In Hollywood, sequels are a way of life. And so, inevitably, Sandra Bullock had to think of an aftermath for her tomboy FBI agent-turned-glam queen. But for a goofy comedy, it wasn't that easy.
The first "Miss Congeniality" came along four years ago with a very simple, if not farfetched, premise: "She's got a killer to catch … right after the swimsuit competition," as the movie poster put it. Bullock, as Special Agent Gracie Hart, made the glorious transformation from dowdy investigator to Miss New Jersey, thanks to Michael Caine, playing her coach in an amusing riff on "My Fair Lady."
A domestic box office gross of more than $106 million justified calls for a sequel. But what do you do with Gracie now that she's glamorous? The question left Bullock, one of the film's producers, scratching her head.
Now, finally, they've come up with an answer -- Gracie's career is all but destroyed by her 15 minutes of fame. She can't go undercover, because bystanders are always hounding her for autographs. Besides, she has come to enjoy life as a fashion icon. So the FBI turns her into a mascot. They keep her dolled up as the beautiful new face of crime-fighting. She's even hit the talk-show circuit with a ghostwritten memoir.
"Anyone who's caught on television or by the media doing anything somewhat heroic is going to be called on TV shows," said Bullock. "So we said, 'What would happen to someone whose job it is to be an undercover FBI agent?'"
In a strategy to kick the film off with a No. 1 showing at the weekend box office, Warner Bros. Pictures took the unusual step of opening "Miss Congeniality 2: Armed and Fabulous" on Thursday, a day ahead of the typical Friday movie release.
The comedy faces off this weekend against one other new release, "Guess Who," starring Bernie Mac and Ashton Kutcher.
This time around, Bullock will have to make it without Caine as a mentor and without Benjamin Bratt, who played her FBI colleague and love interest. Her new partner in crime-fighting is Regina King, who got rave reviews last year in "Ray" as music legend Ray Charles' backup singer and long-suffering mistress.
"She and I didn't even audition together," Bullock said. "First, we sat down and had tea and by the end of that 45-minute conversation, we realized we had so much in common … and I thought, 'My God, I love being around this woman, a cool chick who isn't actressy.'"

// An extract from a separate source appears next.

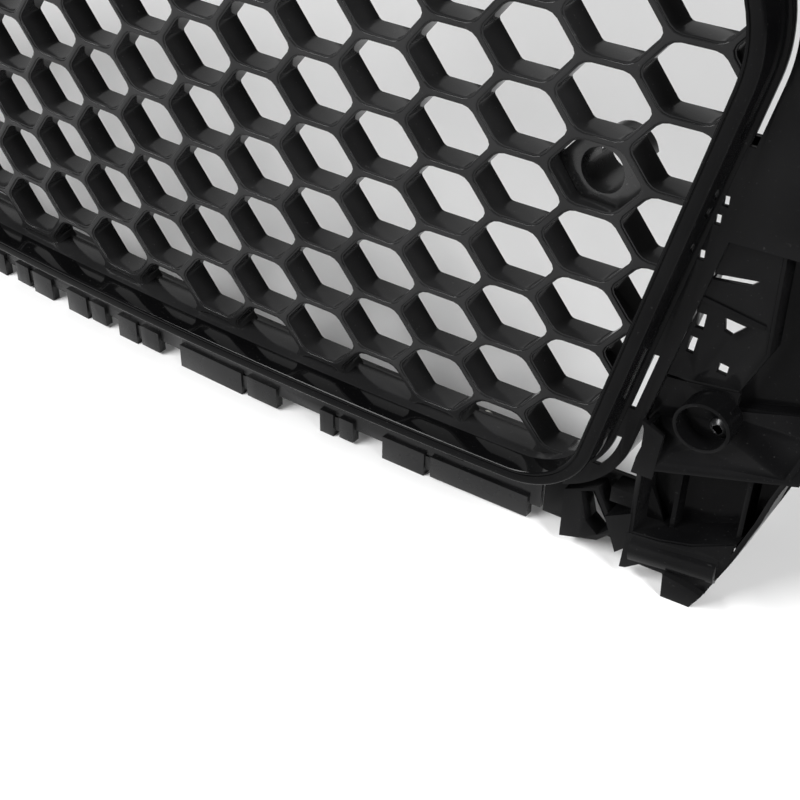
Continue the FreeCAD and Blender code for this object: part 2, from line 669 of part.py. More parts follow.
def polygon_in(sketch, points):
    first = sketch.GeometryCount
    for a, b in zip(points, points[1:] + points[:1]):
        sketch.addGeometry(Part.LineSegment(Vector(a[0], a[1], 0), Vector(b[0], b[1], 0)), False)
    count = len(points)
    for i in range(count):
        here, there = first + i, first + (i + 1) % count
        sketch.addConstraint(Sketcher.Constraint("Coincident", here, 2, there, 1))


def pad(body, sketch, name, length, reverse=False):
    made = body.newObject("PartDesign::Pad", name)
    made.Profile = sketch
    bind(made, "Length", length)
    made.Reversed = reverse
    return made


def pocket(body, sketch, name, length, reverse=False):
    made = body.newObject("PartDesign::Pocket", name)
    made.Profile = sketch
    bind(made, "Length", length)
    made.Reversed = reverse
    return made


def hexagon(grow):
    half = size("cell_half") + grow
    flat = size("cell_flat_half") + grow / 2
    tall = size("cell_half_height") + grow
    return [(half, 0), (flat, tall), (-flat, tall), (-half, 0), (-flat, -tall), (flat, -tall)]


def make_sensor_holder(label, side):
    """Six-sided plug that fills one cell, with a round collar for a parking sensor."""
    body = doc.addObject("PartDesign::Body", label)
    plug = sketch_on(body, "XZ_Plane", "plug_outline")
    polygon_in(plug, hexagon(-0.4))
    pad(body, plug, "plug", "5", reverse=True)
    collar = sketch_on(body, "XZ_Plane", "collar_circle")
    circle_in(collar, "collar_size")
    pad(body, collar, "collar", "collar_depth", reverse=True)
    bore = sketch_on(body, "XZ_Plane", "bore_circle")
    circle_in(bore, "sensor_bore")
    pocket(body, bore, "bore", "collar_depth + 1", reverse=False)
    slots = sketch_on(body, "XY_Plane", "latch_slots")
    depth = size("collar_depth")
    reach = size("collar_size") + 1
    polygon_in(slots, [(-reach, depth - 8), (reach, depth - 8), (reach, depth + 1), (-reach, depth + 1)])
    cutter = pocket(body, slots, "latch_slot", "5")
    cutter.Midplane = True
    z = size("first_row_z") + 4.5 * size("row_pitch")
    x = side * size("sensor_x")
    body.Placement = Placement(Vector(x, bow_y(size("sensor_x"), 1), z), Rotation())
    doc.recompute()
    part(label, body)


# ---------------------------------------------------------------- fasteners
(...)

On screen, however, Bullock and King trade verbal blows as they set out to catch the kidnappers who have abducted Miss United States and the beauty pageant's self-loving host, played by William Shatner in yet another of his trademark, over-the-top performances.
If Bullock's character was previously challenged by walking in high heels and modeling bathing suits, this time out, she and King face an even more daunting assignment -- disguising themselves as male transvestites at a Las Vegas talent show, much like Julie Andrews in "Victor/Victoria."
"I have a thing for drag queens," Bullock said, admitting that she pushed for the scene to be included in the new film.
At the film's premiere Wednesday, at Grauman's Chinese Theatre in Los Angeles, the actress was surrounded on the red carpet by a bevy of female impersonators.
Of course, assuming a new sexual identity, however briefly, can be a bonding experience for two women, especially in such a comedy, and the chemistry between Bullock and King is the key to this film's success, says director John Pasquin.
"It's really a buddy movie between Sandy and Regina King, which is one of the reasons I wanted to do it, because it was different enough," he said. "It wasn't romantic in the same way that the first movie was and there was enough about it, about two women sort of butting heads against each other and then learning to work together."
Of course, every film raises the possibility of a sequel or -- in this case -- a sequel of a sequel. Pasquin is more than happy to speculate where Agent Hart will be 20 years from now, in case there's ever a "Miss Congeniality 3."
"She'll still be working in the FBI," Pasquin said. And no matter how Grace Hart is, "I think there's a little girl in there and she wants to be an FBI agent."